From changing diapers to potty training, young moms are always discussing 'pee and poo' even more often than playing 'peek a boo.' You think nothing of discussing color, frequency, amount, etc. When your toddler uses the potty chair instead of his or her pull-ups, you cheer wildly and call everyone you know to announce and discuss in detail this amazing accomplishment.
But as your children grow older, you don't really discuss all these things out loud when the neighbor kids come over or you are at a family gathering. No, it really all becomes hush-hush again. It's not that you pretend it doesn't happen, but what goes on in the bathroom stays in the bathroom and no longer becomes your favorite topic of conversation. It kind of goes underground again, and when I think about it, that is a pretty good analogy if I do say so myself.
Of my four grandchildren, the three-year-old is completely potty trained, the almost three-year-old is embroiled in the training right now, and the 19-month-old is working on it. (When I watch the baby and change her diapers, I think nothing of describing in detail for my son or daughter-in-law what I find in there, and they seem so interested!) Seeing my children's excitement as they potty train their children brings back lots of memories. I cheer out loud when my daughter calls me and excitedly proclaims that her son or daughter "just pooped in the potty!" When they are eight she won't be telling me, and I won't be cheering them on like this. This is just a very special time in life when you get back to celebrating bodily functions.
Being grandparents seems to coincide with us BVGs being in our 60's, and I don't know if it is coincidental or what, but for some reason when we women 'of a certain age' reach that 'certain age,' bathroom issues return to the forefront. In our case, it is all about the toilet, or rather the height and the shape of the toilet. And so it has been with Elltu, who as she approached the age of 60 could no longer tolerate her low, highly inadequate toilet. And quite honestly, she succumbed to 'Toilet Envy,' or to put it another way, she coveted my chair-height oval toilet. And so, with great love in our hearts for Elletu---and with the help of her friend Sandy and her daughter Deb---we decided the best gift we could possibly give her was a toilet just like mine. So we pooled our resources and started making plans to buy this wonderful thing for her. And then, just the day before I was to make the purchase, I received a text from her daughter telling me that, unbeknownst to any of us, Elletu had gone out and bought a new toilet herself!
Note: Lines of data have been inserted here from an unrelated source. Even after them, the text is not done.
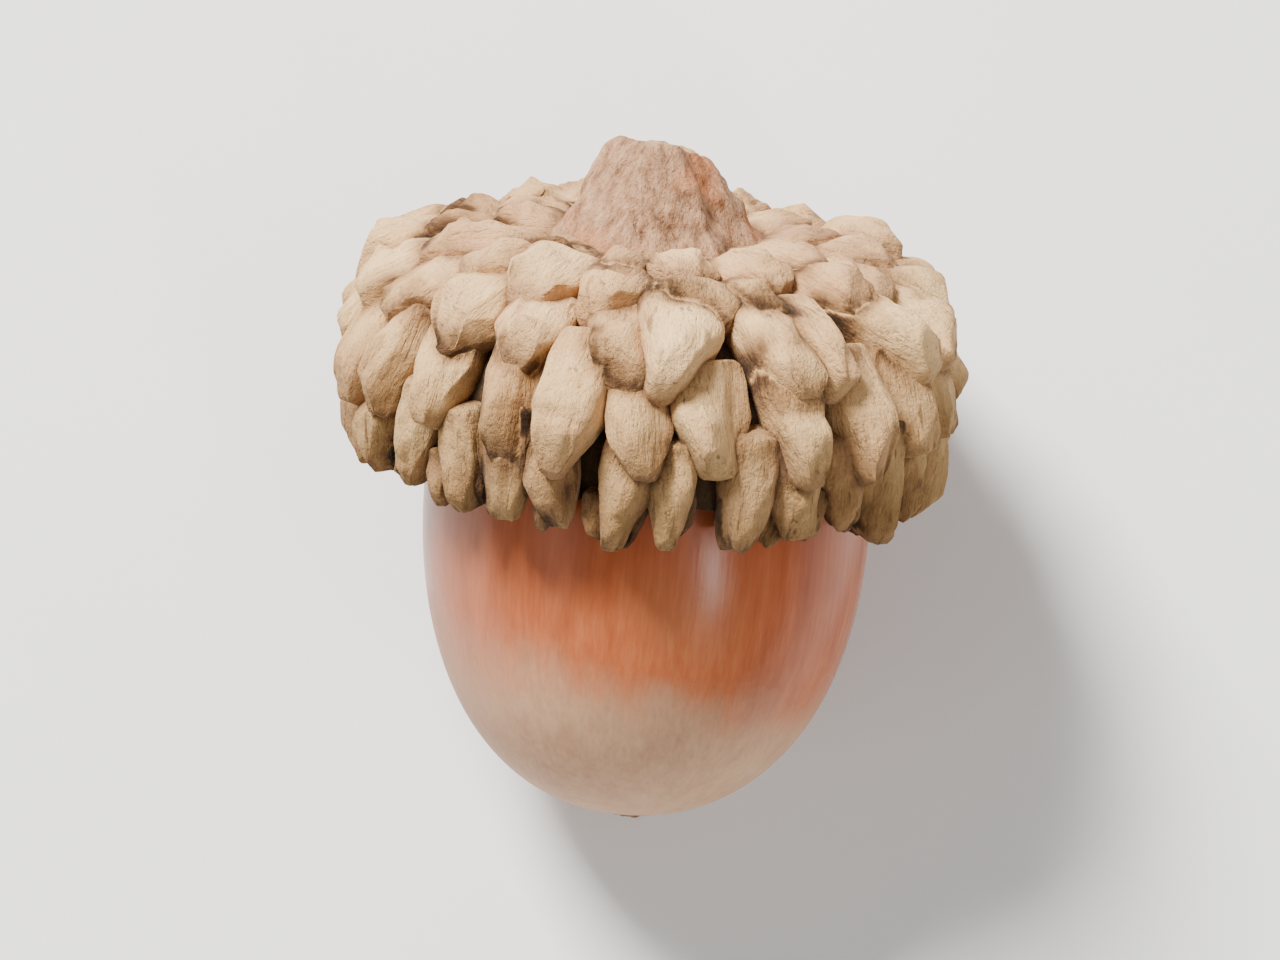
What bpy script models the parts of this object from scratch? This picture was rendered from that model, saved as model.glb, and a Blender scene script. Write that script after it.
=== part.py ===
"""An acorn lying on its side: a smooth nut that sits in a cup of thick, overlapping scales.

Both pieces are modelled upright, in a frame where the cup's rim lies close to the plane z = 0, the crown
with its stalk stub points up and the nut's tip points down. An empty then lays them down together.
"""

import math
import random
from collections import namedtuple

import bmesh
import bpy
from mathutils import Matrix, Vector

MM = 0.001

# The nut: its widest place, the reach and fullness of its two ends, its scar, and the umbo at its tip
NUT_RADIUS = 9.1 * MM
NUT_WIDEST = -1.5 * MM
NUT_BASE_REACH = 9.2 * MM
NUT_BASE_FULLNESS = 2.5
NUT_TIP_REACH = 13.0 * MM
NUT_TIP_FULLNESS = 2.25
SCAR_HEIGHT = 7.1 * MM
SCAR_BULGE = 0.25 * MM
UMBO_RADIUS = 1.7 * MM
UMBO_STEP_RADIUS = 1.4 * MM
UMBO_STEP = 0.14 * MM
UMBO_NECK_RADIUS = 0.7 * MM
UMBO_NECK = 0.42 * MM
UMBO_POINT_RADIUS = 0.4 * MM
UMBO_HEIGHT = 0.6 * MM
UMBO_PIT = 0.2 * MM
NUT_STEPS = 48
NUT_ARC_POINTS = 9

# The nut sits a little askew in the cup
NUT_SKEW = math.radians(-2.5)

# The cup's own wall, under the scales, and the hollow that the nut sits in
CUP_RADIUS = 11.3 * MM
CUP_WIDEST = 3.6 * MM
CUP_CROWN = 9.4 * MM
CUP_FULLNESS = 2.7
RIM_RADIUS = 10.5 * MM
RIM_HEIGHT = 0.2 * MM
SEAT_GAP = 0.35 * MM
RIM_GAP = 0.8 * MM
CUP_STEPS = 36
CUP_ARC_POINTS = 9
FLANK_POINTS = 3
CAVITY_POINTS = 6
CAVITY_OVERRUN = 4.0 * MM

# The stalk's stub on the crown
STUB_FOOT_RADIUS = 4.5 * MM
STUB_TOP_RADIUS = 1.9 * MM
STUB_TOP = 13.9 * MM
STUB_ROOT = 8.2 * MM
STUB_LEAN = 0.8 * MM
STUB_FULLNESS = 3.2
STUB_RIDGE_DEPTH = 0.07
STUB_RIDGE_WAVES = (2, 3, 4)
STUB_SIDES = 10
STUB_RINGS = 7

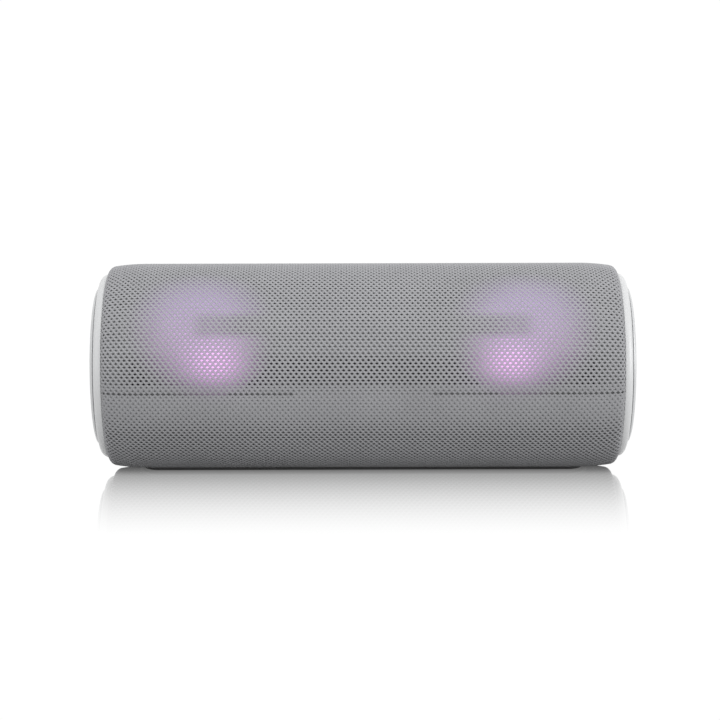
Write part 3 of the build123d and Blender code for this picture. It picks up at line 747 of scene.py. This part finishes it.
def drawSign(name):
    thin = button["signLine"]
    if name == "power":
        return [bow(0, -0.0001, 0.0013, thin, 125, 290), bar(0, 0.0011, thin, 0.0015)]
    if name == "pair":
        return [prism(-0.0013, -0.0009, 0.0004, 20), bow(-0.0013, -0.0009, 0.0011, thin, 5, 80),
                bow(-0.0013, -0.0009, 0.0018, thin, 5, 80), bow(-0.0013, -0.0009, 0.0025, thin, 5, 80)]
    if name == "volume_down":
        return [bar(0, 0, 0.0026, thin * 1.15)]
    if name == "volume_up":
        return [bar(0, 0, 0.0026, thin * 1.15), bar(0, 0.00072, thin * 1.15, 0.00104),
                bar(0, -0.00072, thin * 1.15, 0.00104)]
    if name == "play":
        return [prism(-0.0002, 0, 0.0015, 3, -90)]
    if name == "voice":
        return [bar(0, 0.0006, 0.0009, 0.0010), prism(0, 0.0011, 0.00045, 20), prism(0, 0.0001, 0.00045, 20),
                bow(0, 0.0002, 0.0011, thin, 180, 180), bar(0, -0.00135, thin, 0.0007)]
    rays = []
    for number in range(8):  # the light sign is a small sun
        turn = pi * number / 4
        rays.append(bar(0.0015 * cos(turn), 0.0015 * sin(turn), 0.0007, thin * 0.9, 45 * number))
    return [prism(0, 0, 0.00075, 24)] + rays


def makeButton(name):
    cap = turnPiece(capOutline(), button["steps"], False)
    cap.data.materials.append(slotFinishes["control_rubber"])
    signs = drawSign(name)
    for sign in signs:
        sign.data.materials.append(symbolFinish)
    joinInto(cap, signs)
    bpy.ops.object.transform_apply(location=True, rotation=True, scale=True)
    cap.data.transform(facing(strip["angle"], 0.0, buttonX(name)))
    bpy.ops.object.shade_smooth_by_angle(angle=radians(35))
    cap.name = name + "_cap"
    finishPiece(cap, name + "_key", "control_rubber", name + "_button")


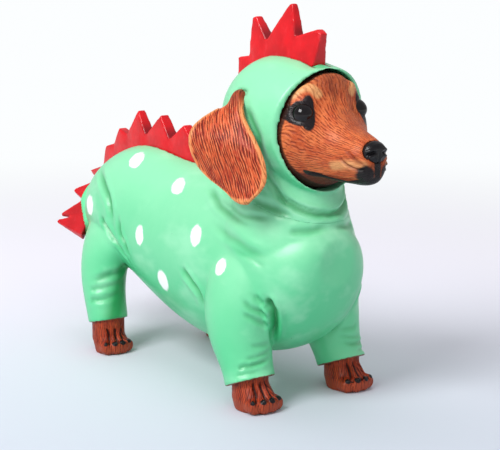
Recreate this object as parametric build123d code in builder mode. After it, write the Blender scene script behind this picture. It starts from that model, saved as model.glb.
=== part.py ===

Our creative juices had already been flowing as to how we could present her with the toilet at her birthday party, and then all our plans were dashed in one text. But alas, we regrouped, voted and decided to just give her the money to pay for the toilet she already bought. And when she was settled in the Queen Chair on our regular BVG night this past Wednesday, September 16, 2015 (a week after her actual birthday), we gathered around her, as 'The Royal Flush Singers,' and had this song to sing:
SKIP TO YOUR LOO, DEAR ELLETU
Elletu turned sixty, what should we do?
We could give her sixty dollars and a card too,
But what she really needs is a chair-height loo,
Skip to your loo, dear Elletu.
Loo, loo, skip to your loo,
Loo, loo, skip to your loo;
Loo, loo, skip to your loo,
Skip to your loo, dear Elletu.
******************************************
And then a poem, "Ode to the Royal Flush," explaining not only the gift of the money but also the other little gifts we had for her bathroom. So for Elletu's 60th birthday party we gave her a 'Bathroom Shower'! I'm not sure giving a friend a toilet for her birthday, or toilet bowl cleaner, or a new toilet bowl cleaning set, etc., is very common. But Elletu is an uncommonly awesome Sister, and nothing could make us happier than being part of this joint venture making her comfortable on her toilet! After all, TOILETS DO HAPPEN!